A handful of college and university building improvements, city water and sewer projects and road-building initiatives also failed to earn the governor’s approval. Many had been slipped into the budget because they had an influential backer, although DeSantis didn’t mention that as a reason for attracting a veto.

Indeed, one project that had been targeted as a legislative “turkey” by Florida TaxWatch, a business-backed organization, was $10 million for extending 44th Avenue East in Bradenton, which had the support of Senate President Bill Galvano, R-Bradenton. The proposal wasn’t recommended for funding by the Florida Department of Transportation.

But that didn’t seem to matter to DeSantis. It dodged a veto and survived in the spending plan.

Still, another project — $3.5 million for a youth sports complex in the Clay County home of both the House and Senate budget chiefs, Rep. Travis Cummings and Sen. Rob Bradley, both Republicans, was vetoed by the governor.

“When I looked at local projects I wanted to see if there was a real connection to overall state policy. And there were in many cases,” DeSantis said.

The almost $91 billion budget had plenty of what DeSantis wanted. Included among the biggest budget items is $682 million for water improvements and Everglades restoration, which tops the $625 million sought by the governor to combat water quality problems that plagued the state last year.

The spending blueprint includes a $242-per-pupil increase in school funding, a roughly 3% hike for Florida’s 2.8 million students, also slightly above what DeSantis had sought from a Legislature controlled by fellow Republicans.

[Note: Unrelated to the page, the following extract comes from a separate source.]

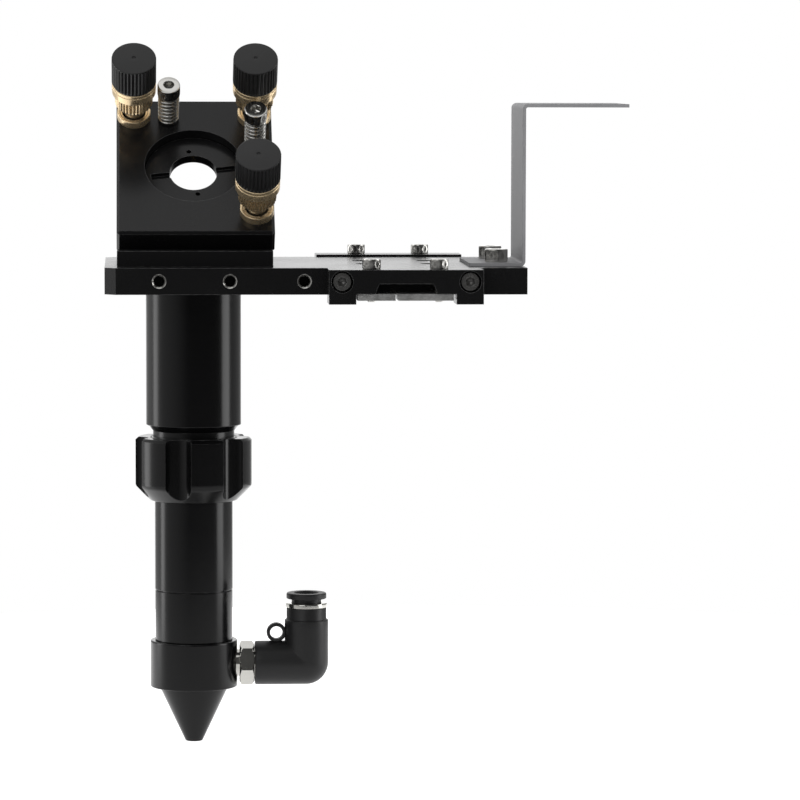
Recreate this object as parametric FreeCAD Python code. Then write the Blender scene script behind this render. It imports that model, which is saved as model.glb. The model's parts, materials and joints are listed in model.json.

The governor’s $131.3 million in vetoes was about the size of the scale-back DeSantis said he had in mind on May 4, when talking with reporters moments after the Legislature adjourned the two-month session, one day into overtime.

Governors can often get sideways with lawmakers by leveling a barrage of vetoes. DeSantis’s predecessor, now-U.S. Sen. Rick Scott, antagonized fellow Republicans in the Legislature by vetoing a then-record $615 million from his first-year budget.

As recently as 2017, Scott vetoed $11.9 billion from the budget and testily called lawmakers back into special session to re-do the spending plan. Last year, with his eyes already on his U.S. Senate run, Scott was far more compliant, axing a tidy $64 million and signing the budget just days after lawmakers had approved it.

DeSantis said he had no reason to go to war with the Legislature.

“I’ve got more in the budget than many first year governors,” DeSantis said. “You know, if I had not been so successful, there probably would’ve been more projects in there that I would’ve vetoed. But I think we worked well together, so there wasn’t a need for me to exact any type of retribution.”

Galvano offered muted support for the governor’s action.

“I respect the governor’s prerogative to exercise his line-item veto authority,” Galvano said. “While we do not agree with every decision, it is clear that Gov. DeSantis takes his responsibility very deliberatively.”

Galvano added that with next year’s legislative session set to begin in January, lawmakers could revisit some of the issues tossed onto the veto pile.

“We will have another opportunity to address the needs of our constituents,” Galvano said.

Some environmentalists praised DeSantis for holding true to his campaign promises of pumping up spending aimed at tackling the state’s widespread water problems.

“Without Gov. DeSantis’s environmental leadership and bold request for $2.5 billion over four years for Everglades and clean water initiatives, we would not be welcoming a budget with this record level of funding,” said Eric Eikenberg, chief executive officer of The Everglades Foundation.